> _REQUIREMENTS_: Below is the data. Give it again, complete and exact.

> _DATA BLOCK_:
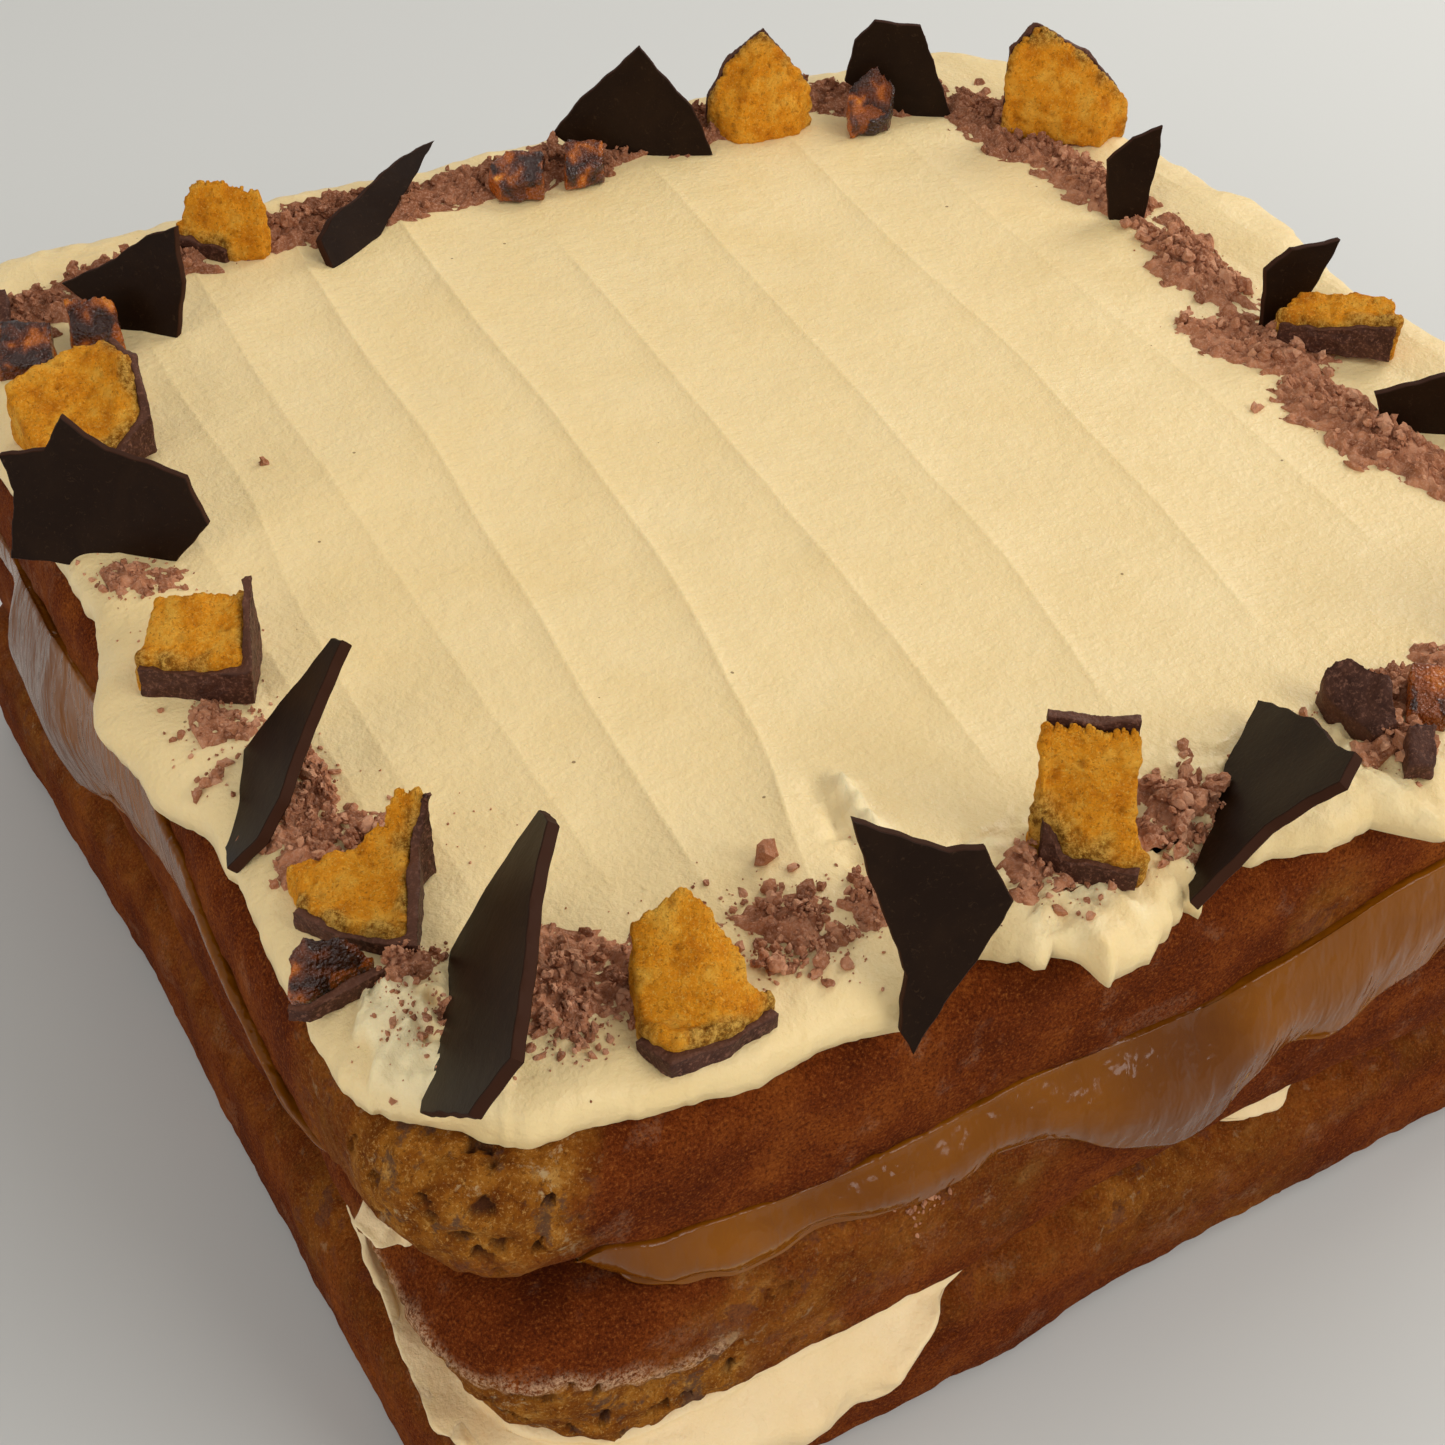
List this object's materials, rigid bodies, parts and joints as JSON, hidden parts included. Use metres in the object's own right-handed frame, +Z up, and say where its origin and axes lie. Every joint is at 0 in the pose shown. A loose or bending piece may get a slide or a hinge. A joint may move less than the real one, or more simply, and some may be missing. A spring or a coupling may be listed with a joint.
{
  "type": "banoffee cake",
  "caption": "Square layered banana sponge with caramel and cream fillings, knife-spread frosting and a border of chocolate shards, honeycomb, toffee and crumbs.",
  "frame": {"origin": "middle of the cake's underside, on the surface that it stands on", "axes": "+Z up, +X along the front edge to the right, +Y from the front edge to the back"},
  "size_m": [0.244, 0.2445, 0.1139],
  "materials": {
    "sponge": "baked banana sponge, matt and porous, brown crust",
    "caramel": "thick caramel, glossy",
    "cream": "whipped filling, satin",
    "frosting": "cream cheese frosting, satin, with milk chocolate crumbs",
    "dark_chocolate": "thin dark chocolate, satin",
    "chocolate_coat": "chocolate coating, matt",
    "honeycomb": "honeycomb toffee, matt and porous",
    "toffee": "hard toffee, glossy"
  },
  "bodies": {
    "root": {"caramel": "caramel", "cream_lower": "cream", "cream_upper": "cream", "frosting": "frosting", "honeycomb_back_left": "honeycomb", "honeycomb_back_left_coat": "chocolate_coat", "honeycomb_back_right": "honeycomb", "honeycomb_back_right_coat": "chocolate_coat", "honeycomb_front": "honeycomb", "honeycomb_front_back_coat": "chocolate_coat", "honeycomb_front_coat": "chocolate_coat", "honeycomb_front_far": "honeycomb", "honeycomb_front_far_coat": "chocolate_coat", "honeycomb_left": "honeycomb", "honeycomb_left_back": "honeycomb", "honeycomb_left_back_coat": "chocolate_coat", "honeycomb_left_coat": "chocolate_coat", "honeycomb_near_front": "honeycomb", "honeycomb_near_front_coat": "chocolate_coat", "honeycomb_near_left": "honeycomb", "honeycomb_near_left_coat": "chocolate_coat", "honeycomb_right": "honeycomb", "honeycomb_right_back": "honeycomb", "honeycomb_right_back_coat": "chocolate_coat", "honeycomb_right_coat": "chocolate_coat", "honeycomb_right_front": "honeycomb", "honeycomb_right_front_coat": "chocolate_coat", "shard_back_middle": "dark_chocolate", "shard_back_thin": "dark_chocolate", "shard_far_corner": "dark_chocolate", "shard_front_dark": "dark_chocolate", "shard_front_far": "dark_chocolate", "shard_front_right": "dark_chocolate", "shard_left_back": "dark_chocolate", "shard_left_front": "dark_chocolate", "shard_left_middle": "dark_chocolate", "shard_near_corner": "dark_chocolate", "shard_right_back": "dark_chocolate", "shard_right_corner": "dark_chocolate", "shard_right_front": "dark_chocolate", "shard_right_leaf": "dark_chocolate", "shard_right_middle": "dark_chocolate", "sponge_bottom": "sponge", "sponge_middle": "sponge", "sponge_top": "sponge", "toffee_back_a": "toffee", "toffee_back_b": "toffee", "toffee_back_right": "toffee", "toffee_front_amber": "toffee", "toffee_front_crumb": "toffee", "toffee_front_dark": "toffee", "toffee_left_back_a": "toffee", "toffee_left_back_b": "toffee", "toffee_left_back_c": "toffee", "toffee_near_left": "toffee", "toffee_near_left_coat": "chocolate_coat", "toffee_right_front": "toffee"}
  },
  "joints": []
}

> _EXERCISE ANSWER_:
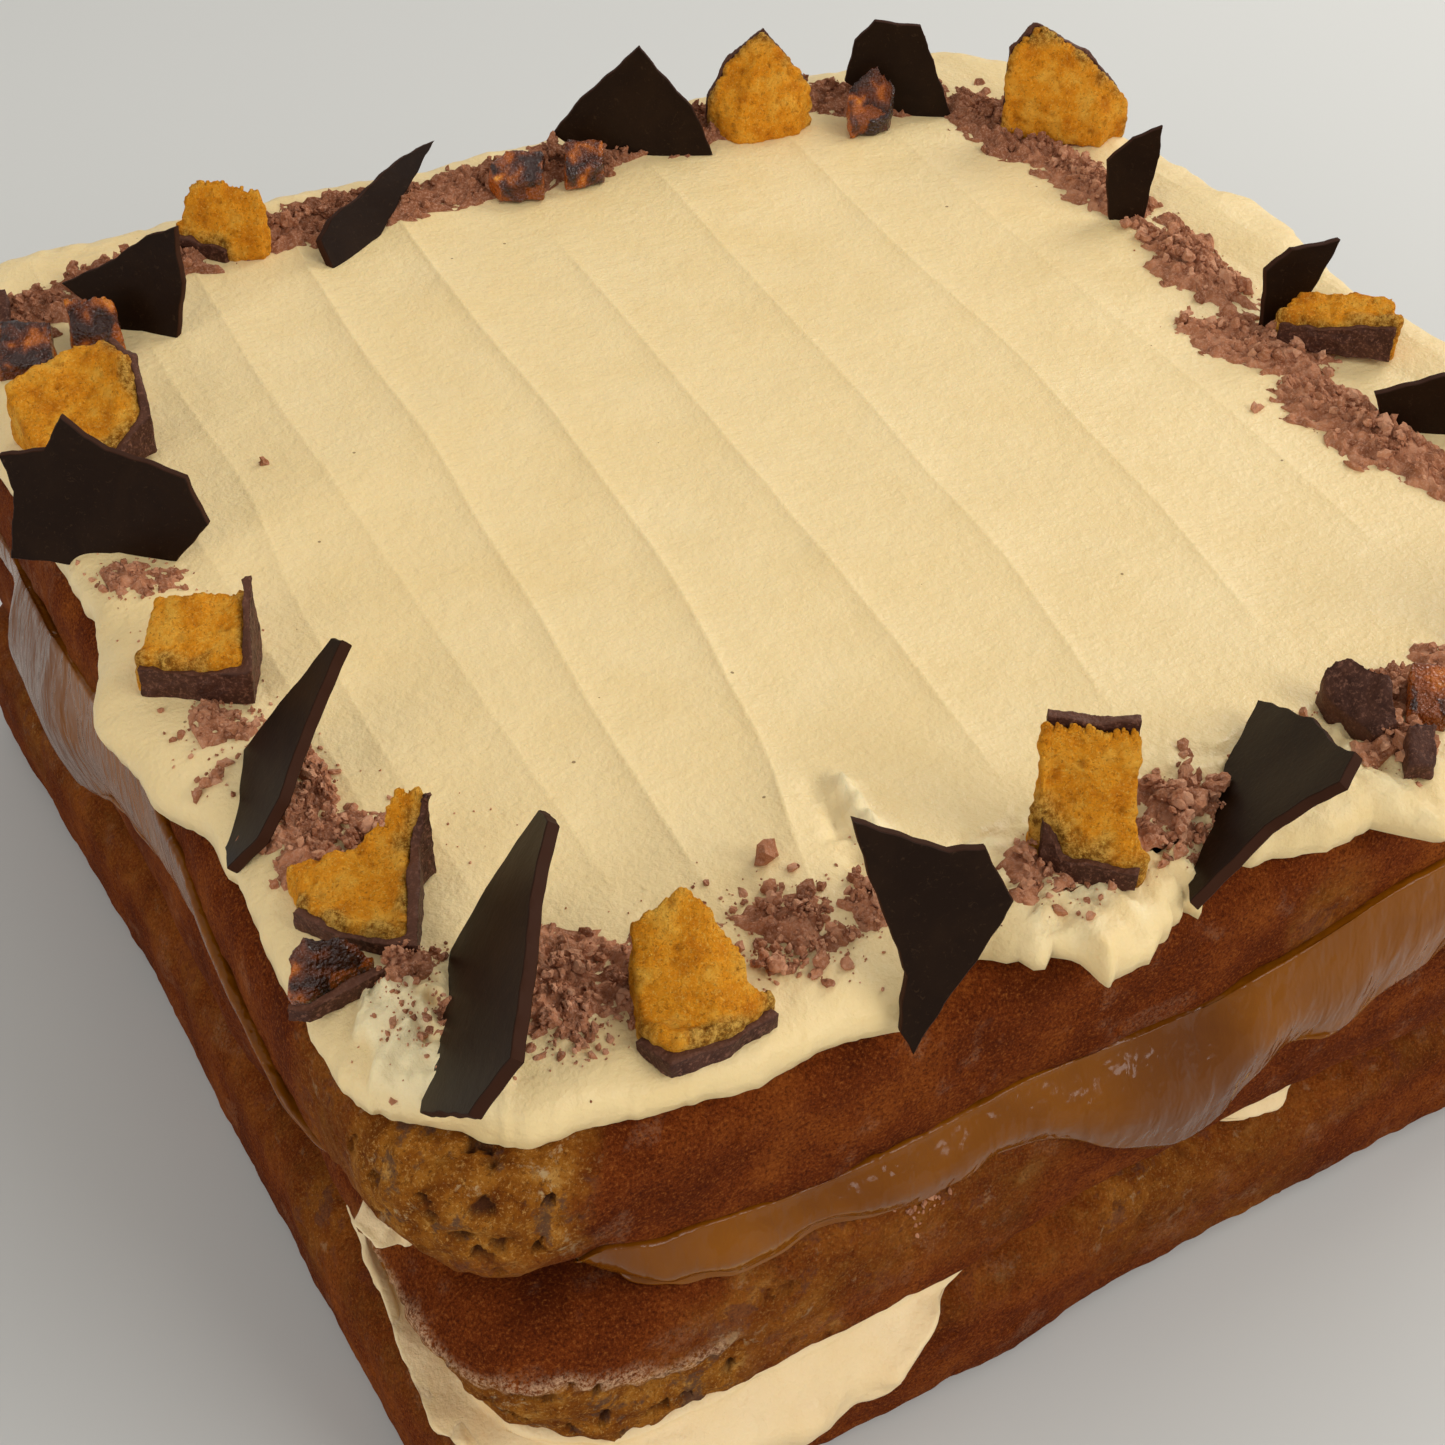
List this object's materials, rigid bodies, parts and joints as JSON, hidden parts included. Use metres in the object's own right-handed frame, +Z up, and say where its origin and axes lie. Every joint is at 0 in the pose shown. A loose or bending piece may get a slide or a hinge. A joint may move less than the real one, or more simply, and some may be missing. A spring or a coupling may be listed with a joint.
{
  "type": "banoffee cake",
  "caption": "Square layered banana sponge with caramel and cream fillings, knife-spread frosting and a border of chocolate shards, honeycomb, toffee and crumbs.",
  "frame": {"origin": "middle of the cake's underside, on the surface that it stands on", "axes": "+Z up, +X along the front edge to the right, +Y from the front edge to the back"},
  "size_m": [0.244, 0.2445, 0.1139],
  "materials": {
    "sponge": "baked banana sponge, matt and porous, brown crust",
    "caramel": "thick caramel, glossy",
    "cream": "whipped filling, satin",
    "frosting": "cream cheese frosting, satin, with milk chocolate crumbs",
    "dark_chocolate": "thin dark chocolate, satin",
    "chocolate_coat": "chocolate coating, matt",
    "honeycomb": "honeycomb toffee, matt and porous",
    "toffee": "hard toffee, glossy"
  },
  "bodies": {
    "root": {"caramel": "caramel", "cream_lower": "cream", "cream_upper": "cream", "frosting": "frosting", "honeycomb_back_left": "honeycomb", "honeycomb_back_left_coat": "chocolate_coat", "honeycomb_back_right": "honeycomb", "honeycomb_back_right_coat": "chocolate_coat", "honeycomb_front": "honeycomb", "honeycomb_front_back_coat": "chocolate_coat", "honeycomb_front_coat": "chocolate_coat", "honeycomb_front_far": "honeycomb", "honeycomb_front_far_coat": "chocolate_coat", "honeycomb_left": "honeycomb", "honeycomb_left_back": "honeycomb", "honeycomb_left_back_coat": "chocolate_coat", "honeycomb_left_coat": "chocolate_coat", "honeycomb_near_front": "honeycomb", "honeycomb_near_front_coat": "chocolate_coat", "honeycomb_near_left": "honeycomb", "honeycomb_near_left_coat": "chocolate_coat", "honeycomb_right": "honeycomb", "honeycomb_right_back": "honeycomb", "honeycomb_right_back_coat": "chocolate_coat", "honeycomb_right_coat": "chocolate_coat", "honeycomb_right_front": "honeycomb", "honeycomb_right_front_coat": "chocolate_coat", "shard_back_middle": "dark_chocolate", "shard_back_thin": "dark_chocolate", "shard_far_corner": "dark_chocolate", "shard_front_dark": "dark_chocolate", "shard_front_far": "dark_chocolate", "shard_front_right": "dark_chocolate", "shard_left_back": "dark_chocolate", "shard_left_front": "dark_chocolate", "shard_left_middle": "dark_chocolate", "shard_near_corner": "dark_chocolate", "shard_right_back": "dark_chocolate", "shard_right_corner": "dark_chocolate", "shard_right_front": "dark_chocolate", "shard_right_leaf": "dark_chocolate", "shard_right_middle": "dark_chocolate", "sponge_bottom": "sponge", "sponge_middle": "sponge", "sponge_top": "sponge", "toffee_back_a": "toffee", "toffee_back_b": "toffee", "toffee_back_right": "toffee", "toffee_front_amber": "toffee", "toffee_front_crumb": "toffee", "toffee_front_dark": "toffee", "toffee_left_back_a": "toffee", "toffee_left_back_b": "toffee", "toffee_left_back_c": "toffee", "toffee_near_left": "toffee", "toffee_near_left_coat": "chocolate_coat", "toffee_right_front": "toffee"}
  },
  "joints": []
}